Wright’s law explains this situation down to a tee. Wright’s law states that progress increases with experience: Each percentage increase in cumulative production in a given industry results in a fixed percentage improvement in production efficiency. So due to infrastructural hurdles, EVs were not produced as much as ICE cars. As cumulative ICE production increased, so did its production efficiency and innovation, furthering the gap between EV and ICE efficiency. Since 2008, Tesla Motors focused all its capital and resources on EVs and managed to build a product appealing enough to sell which attracted investors. With the extra capital of investors, Tesla was able to increase production and R&D. Through that, they have made massive improvements to lithium-ion battery efficiency such as range, safety, charge time, and life cycle. In addition to improving battery technology, they have helped cultivate the investment into self-driving technology, over-the-air (OTA) software updates, and the supercharger network.

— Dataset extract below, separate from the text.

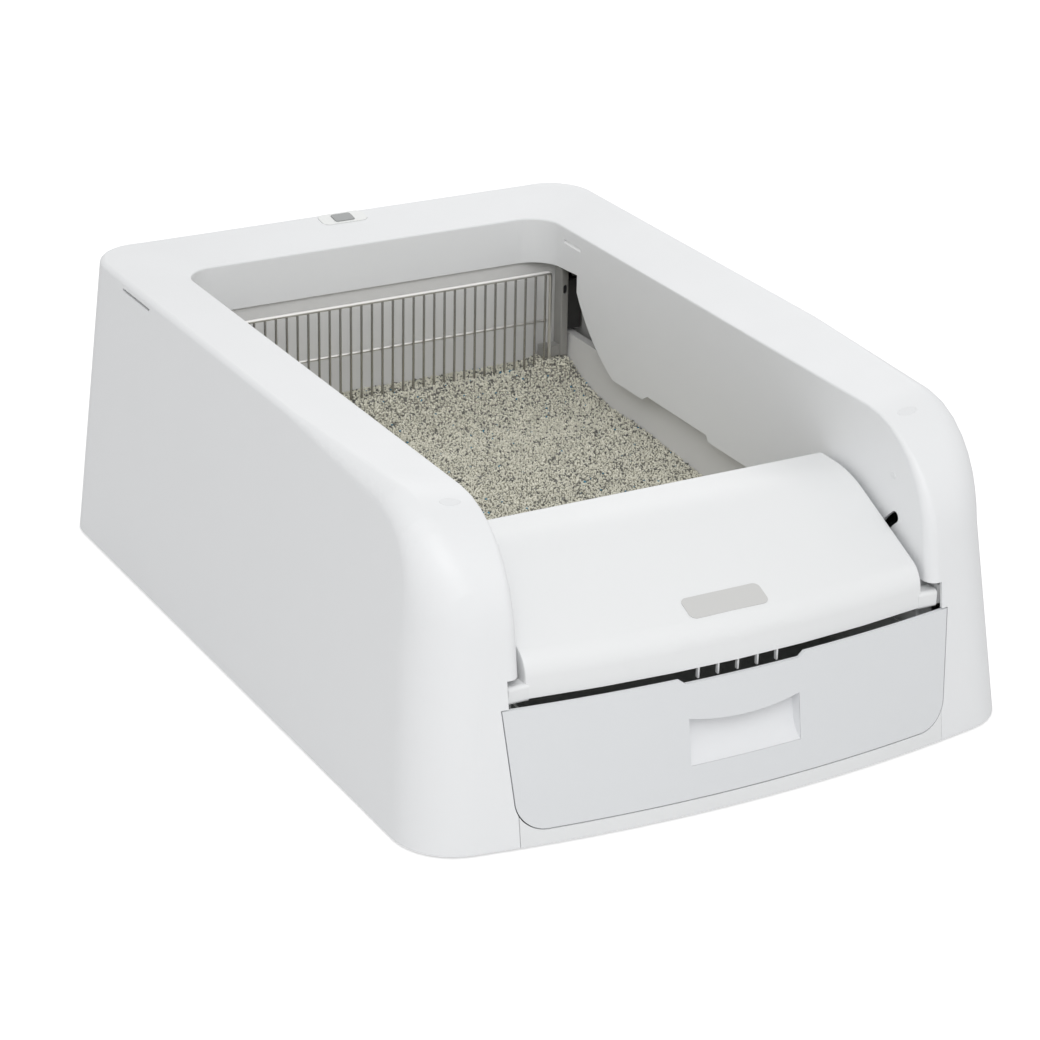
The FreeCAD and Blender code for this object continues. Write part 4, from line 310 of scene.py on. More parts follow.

EVs have actually always been quicker, more efficient, more reliable, and of course more eco-friendly than ICEs, but due to Wright’s law and the nature of business (profit or die), it took a while to develop. EVs are now finally making their way to their rightful place as the mainstream car.

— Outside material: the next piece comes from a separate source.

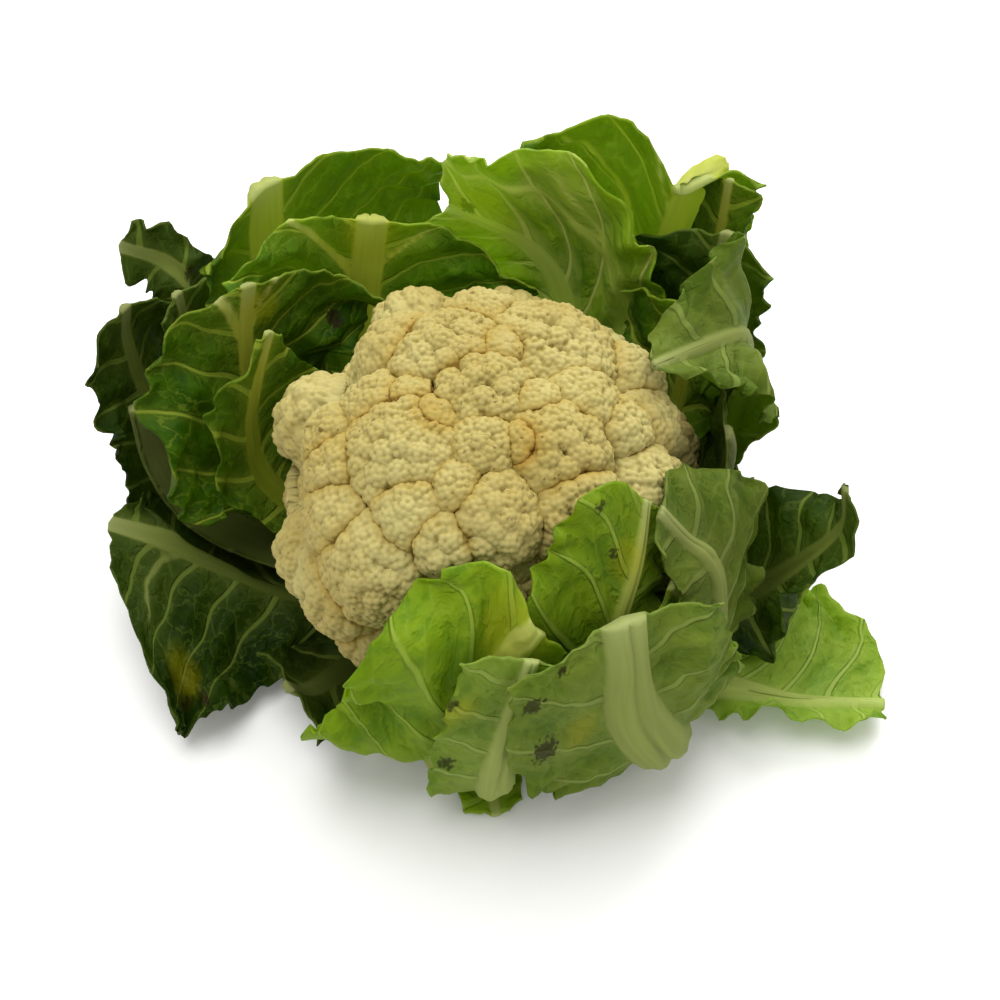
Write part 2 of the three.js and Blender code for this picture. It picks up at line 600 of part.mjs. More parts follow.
/** Distances across one half of the leaf, from the rib's middle to the edge. */
function stations(ribHalf, width, ribCells, bladeCells) {
  const list = [];
  for (let i = 0; i < ribCells; i += 1) list.push((ribHalf * i) / ribCells);
  for (let i = 0; i <= bladeCells; i += 1) list.push(ribHalf + ((width - ribHalf) * i) / bladeCells);
  return list;
}

/** A grid of the leaf's two faces, laid over what is already there. */
function layLeaf(shape, layers, rows, ribCells, bladeCells, spreads) {
  const half = ribCells + bladeCells;
  const inner = [];
  const thick = [];
  for (let i = 0; i <= rows; i += 1) {
    const s = i / rows;
    const rib = shape.ribHalf(s);
    const left = stations(rib, shape.width(s, shape.leaf.cw), ribCells, bladeCells);
    const right = stations(rib, shape.width(s, shape.leaf.ccw), ribCells, bladeCells);
    for (let j = -half; j <= half; j += 1) {
      const y = j < 0 ? left[-j] : right[j];
      inner.push(shape.point(s, y, j < 0 ? -1 : 1));
      thick.push(shape.thickness(s, y));
    }
  }
  layPoints(inner, thick, layers, rows, 2 * half + 1, spreads);
  const columns = 2 * half + 1;
  for (let pass = 0; pass < CLEAR_PASSES; pass += 1) {
    easeFolds(inner, rows, columns);
    clearCells(inner, rows, columns, layers, thick);
  }
  const normals = inner.map((point, k) => {
    const i = Math.floor(k / columns);
    const j = k % columns;
    const at = (row, column) => inner[row * columns + column];
    const forward = at(Math.min(i + 1, rows), j).clone().sub(at(Math.max(i - 1, 0), j));
    const across = at(i, Math.min(j + 1, columns - 1)).clone().sub(at(i, Math.max(j - 1, 0)));
    return forward.cross(across).normalize();
  });
  const outer = inner.map((point, k) => offsetBack(point, normals[k], thick[k]));
  for (let pass = 0; pass < CLEAR_PASSES; pass += 1) {
    for (const [k, m] of gridEdges(rows, columns)) {
      const front = inner[m].clone().sub(inner[k]);
      const back = outer[m].clone().sub(outer[k]);
      if (front.dot(back) > 0.3 * front.lengthSq()) continue;
      for (const n of [k, m]) {
        thick[n] = Math.max(thick[n] * 0.7, LEAST_BLADE);
        outer[n] = offsetBack(inner[n], normals[n], thick[n]);
      }
    }
  }
  return { inner, outer, rows, columns };
}

/** The point of the outer face behind a point of the inner one. */
function offsetBack(point, normal, thickness) {
  const back = point.clone().addScaledVector(normal, -thickness);
  back.z = Math.max(back.z, FLOOR_GAP);
  return back;
}

/** Pairs of neighbouring points of a grid. */
function gridEdges(rows, columns) {
  const edges = [];
  for (let k = 0; k < (rows + 1) * columns; k += 1) {
    if (k % columns < columns - 1) edges.push([k, k + 1]);
    if (k + columns < (rows + 1) * columns) edges.push([k, k + columns]);
  }
  return edges;
}

/** Moves points where a grid would turn sharply back on itself toward the middle of their neighbours. */
function easeFolds(points, rows, columns) {
  const ease = (before, k, after) => {
    const into = points[k].clone().sub(points[before]);
    const onward = points[after].clone().sub(points[k]);
    if (into.dot(onward) > FOLD_COSINE * into.length() * onward.length()) return;
    points[k].lerp(points[before].clone().lerp(points[after], 0.5), 0.5);
  };
  for (let k = 0; k < points.length; k += 1) {
    const row = Math.floor(k / columns);
    const column = k % columns;
    if (row > 0 && row < rows) ease(k - columns, k, k + columns);
    if (column > 0 && column < columns - 1) ease(k - 1, k, k + 1);
  }
}

/** Pushes a grid's points out from the hub until they clear the layers below, easing off around each push. */
function layPoints(points, thick, layers, rows, columns, spreads) {
  const directions = points.map((point) => point.clone().sub(onAxis(HUB)).normalize());
  let pushes = points.map((point, k) => {
    const far = point.distanceTo(onAxis(HUB));
    return softMax(far, layers.least(directions[k]), 4) - far;
  });
  for (let pass = 0; pass < spreads; pass += 1) {
    pushes = pushes.map((push, k) => {
      const row = Math.floor(k / columns);
      const column = k % columns;
      const near = [];
      if (row > 0) near.push(pushes[k - columns]);
      if (row < rows) near.push(pushes[k + columns]);
      if (column > 0) near.push(pushes[k - 1]);
      if (column < columns - 1) near.push(pushes[k + 1]);
      return Math.max(push, near.reduce((sum, value) => sum + value, 0) / near.length);
    });
  }
  points.forEach((point, k) => {
    point.addScaledVector(directions[k], pushes[k]);
    point.z = softMax(point.z, thick[k] + FLOOR_GAP, 2);
  });
}

/** Pushes the corners of a grid's cells out where the middle of a cell or of its edges is not clear. */
function clearCells(points, rows, columns, layers, thick) {
  for (let i = 0; i < rows; i += 1) {
    for (let j = 0; j < columns - 1; j += 1) {
      const a = i * columns + j;
      const b = a + columns;
      for (const corners of [[a, a + 1], [a, b], [a, b, b + 1, a + 1]]) {
        const middle = new THREE.Vector3();
        for (const k of corners) middle.add(points[k]);
        const offset = middle.divideScalar(corners.length).sub(onAxis(HUB));
        const far = offset.length();
        const short = layers.least(offset.divideScalar(far)) - far;
        if (short <= 0) continue;
        for (const k of corners) {
          points[k].addScaledVector(offset, short);
          points[k].z = Math.max(points[k].z, thick[k] + FLOOR_GAP);
        }
      }
    }
  }
}

function leafGeometry({ inner, outer, rows, columns }) {
  const positions = [];
  for (const { x, y, z } of [...inner, ...outer]) positions.push(x, y, z);
  const indices = [];
  const back = inner.length;
  const quad = (a, b, c, d) => indices.push(a, b, c, a, c, d);
  for (let i = 0; i < rows; i += 1) {
    for (let j = 0; j < columns - 1; j += 1) {
      const a = i * columns + j;
      const b = a + columns;
      quad(a, b, b + 1, a + 1);
      indices.push(back + a, back + b + 1, back + b, back + a, back + a + 1, back + b + 1);
    }
    const start = i * columns;
    const end = start + columns - 1;
    quad(start + columns, start, back + start, back + start + columns);
    quad(end, end + columns, back + end + columns, back + end);
  }
  const top = rows * columns;
  for (let j = 0; j < columns - 1; j += 1) {
    quad(j, j + 1, back + j + 1, back + j);
    quad(top + j + 1, top + j, back + top + j, back + top + j + 1);
  }
  return meshGeometry(positions, indices);
}

const MAP_ROWS = 44; // how finely a leaf is sampled for the layer map
const MAP_CELLS = 16;

function makeLeaves(lobes) {
  const layers = new LayerMap(lobes);
  return LEAVES.map((leaf, number) => {
    const shape = new LeafShape(leaf, number + 1);
    const ribCells = leaf.half[0] > 8.5 ? 2 : 1;
    const coarse = layLeaf(shape, layers, leaf.rows, ribCells, leaf.cells, 2);
    const fine = layLeaf(shape, layers, MAP_ROWS, 4, MAP_CELLS, 5);
    layers.add([...fine.inner, ...fine.outer, ...coarse.inner, ...coarse.outer]);
    return namedMesh(leaf.name, leafGeometry(coarse), leaf.colour, 0.5);
  });
}

// ---- the head ------------------------------------------------------------------------------------------

const lobes = allLobes();
const head = new THREE.Group();
head.add(namedMesh('stem', makeStem(), 'stem', 0.6));
head.add(namedMesh('curd', makeCurd(lobes), 'curd', 0.7));
head.add(...makeLeaves(lobes));

export default head;
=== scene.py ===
"""A trimmed head of cauliflower: a domed curd of beaded florets on a cut stem, wrapped in ribbed leaves."""

import math

import bpy
import numpy as np
from bpy.props import FloatProperty, FloatVectorProperty, IntProperty, PointerProperty
from mathutils.kdtree import KDTree
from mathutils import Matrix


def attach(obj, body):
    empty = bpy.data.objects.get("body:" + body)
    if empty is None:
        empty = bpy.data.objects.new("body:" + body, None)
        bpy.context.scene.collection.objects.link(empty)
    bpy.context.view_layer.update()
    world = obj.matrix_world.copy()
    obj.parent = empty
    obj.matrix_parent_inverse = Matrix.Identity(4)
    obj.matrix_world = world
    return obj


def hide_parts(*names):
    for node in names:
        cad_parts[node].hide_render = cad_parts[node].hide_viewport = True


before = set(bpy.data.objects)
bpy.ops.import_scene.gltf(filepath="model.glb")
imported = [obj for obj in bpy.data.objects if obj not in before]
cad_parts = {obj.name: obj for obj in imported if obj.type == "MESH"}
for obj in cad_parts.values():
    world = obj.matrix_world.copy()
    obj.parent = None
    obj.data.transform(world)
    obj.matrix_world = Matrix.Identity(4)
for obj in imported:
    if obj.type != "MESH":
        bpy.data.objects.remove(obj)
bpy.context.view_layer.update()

bl_info = {
    "name": "Cauliflower",
    "version": (1, 0, 0),
    "blender": (4, 5, 0),
    "location": "View3D > Sidebar > Cauliflower",
    "description": "Builds the curd, stem and leaves of a cauliflower around its solid model",
    "category": "Object",
}

# ---- sizes of the head, in millimetres ----

STEM_RADIUS, STEM_FLARE, STEM_TOP = 25, 31, 50
CURD_CENTRE, CURD_RADIUS, CURD_ABOVE, CURD_BELOW, CURD_LOWEST = 80, 85, 64, 54, 112
LOBE_ROUND = 1.22  # a lobe's sphere is this much wider than the half width that shows
CURD_FLAT, CURD_FLAT_AT = 0.07, -176  # the dome is this share flatter on the side at this azimuth
FACING = np.array([0, -0.5, 0.8660254])  # the side of the curd that gets the finest facets
HUB = 50  # height on the axis from which the leaves are layered outwards
LAYER_GAP = 2.4  # least distance, seen from the hub, between one leaf and the next one out
SKIN_GAP = 0.8  # the same between a leaf and the curd or the stem
FLOOR_GAP = 0.5  # the leaves stay this far above the surface that the stem stands on
LAY_ROUNDING, LAY_PASSES = 4, 12  # how softly a leaf bends over what is under it
BLADE_LEAST = 1.2  # a blade reaches at least this far past its rib
RIB_CELLS = 5  # facets across each half of a rib
CUT_FADE = 9  # over this length the pale cut end of a rib turns green
CROWDING = 0.36  # how strongly the curd's facets are drawn toward the side that faces forward
DEEPER, DEEPER_FROM = 0.27, 1.5  # valleys between lobes sink by this share of what lies below this depth
DEEPEST = 0.83  # and end at this share of the dome
LOBE_SHIFT = 300.0  # lobes are this far apart where mounds are spread over them, so that none straddles two
GRID = 8192  # cells along each side of the grid that thins out points
MM = 0.001

# Lobes of the curd: angle down from the top, azimuth counted anticlockwise from +X, half width that shows.
LOBES = [
    (21, 123, 24), (42, 37, 27), (11, -74, 20), (39, -169, 15), (26, -158, 12),
    (43, -45, 20), (32, -84, 12), (27, -124, 11), (44, -129, 24), (54, -83, 16),
    (59, -100, 11), (44, -97, 9), (25, -33, 9), (39, -11, 14), (52, -14, 11),
    (62, -1, 12), (58, -149, 14), (74, -121, 20), (88, -131, 18), (40, 140, 17),
    (60, 18, 15), (56, -166, 13), (67, -137, 15), (60, -52, 17), (54, -113, 13),
    (38, 88, 15), (102, -120, 17), (14, 50, 10), (34, -60, 9),
]
FILL_COUNT, FILL_HALF, FILL_SPACING = 56, 16, 0.8  # the lobes between and behind those


def side(width, lift=(0,), curl=(0,), top=(0,)):
    """One side of a blade."""
    return {"width": width, "lift": lift, "curl": curl, "top": top}


def leaf(name, colour, **form):
    """One leaf, with what its line leaves out filled in."""
    usual = {"depth": 1.0, "tint": colour, "turn": 0, "ruffle": 5, "waves": 3, "crumple": 2.4}
    return {"name": name, "colour": colour, **usual, "forks": [], "stain": [], "flush": [], **form}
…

Wright’s law was actually determined while studying airplane manufacture—for every doubling of airplane production the labor requirement was reduced by 10-15%. The law can be used to predict the prices of products in many different industries.

All of this makes me wonder what amazing technology we have out there that is either exclusively available to certain people, or on standby until it is financially viable to manufacture. It is possible that we already have lightning-fast internet, flying cars, war drones, and even a time machine, but due to the nature of business and supply chain, we just don’t have access to it… yet.